In a real sense, if you can’t build a thing and you want a thing, then you have to pay for a thing. That’s a basic truth of the universe. Or you have to be persuasive enough to convince someone who can pay for thing to do so.
The problem is that it is extremely easy to spend someone else’s money. Thus, those who can afford to fund something tend to make it difficult because there’s no end to the number of things that might be funded.
In this particular instance, about the only recourse you might have is to try and persuade the Foundation that they should create a bounty, but in order to succeed at that you would probably have to actually prove that there is a widespread demand for such a tool, collect the proof of that claim, and present it along with a fairly strong idea of what would be necessary.

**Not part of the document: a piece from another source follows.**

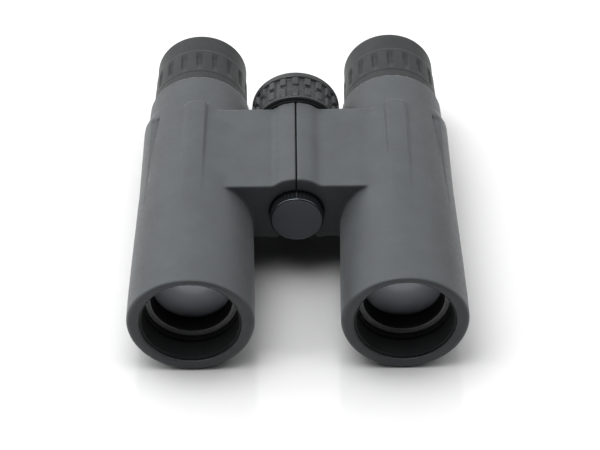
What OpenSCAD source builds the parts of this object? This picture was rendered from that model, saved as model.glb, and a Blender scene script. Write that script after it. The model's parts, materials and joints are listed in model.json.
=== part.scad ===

Alternately to that alternate, you could make an appeal directly to developers who hang out in the developers channel. Someone might find of the problem interesting enough to put together – but since you’re not paying them in any sense, that would be a project that would not be at the top of their priority list unless they, also, have the same problem.
It might be an interesting experiment for the Foundation to run a quadratic voting round specifically for a bounty fund distribution, much like the recent funding around, except that they would be looking for proposals for good bounties, set a pool for the total value of bounty they want to offer, and let the votes decide how that bounty pool gets cut up. It could be very interesting even if there are some fairly clear issues with the process.
Actually, this would be awesome. Proposals could include details about required user-friendliness, minimum project/software maintenance periods, etc.
The question is, how to determine whether a claimant of said bounty funds qualifies for disbursement–particularly in cases where multiple claimants exist.
Perhaps a bounty funding round–where bounty goals and reward values are established–followed by a developer bidding round–where interested developers place bids in similar fashion to government-construction contract deals.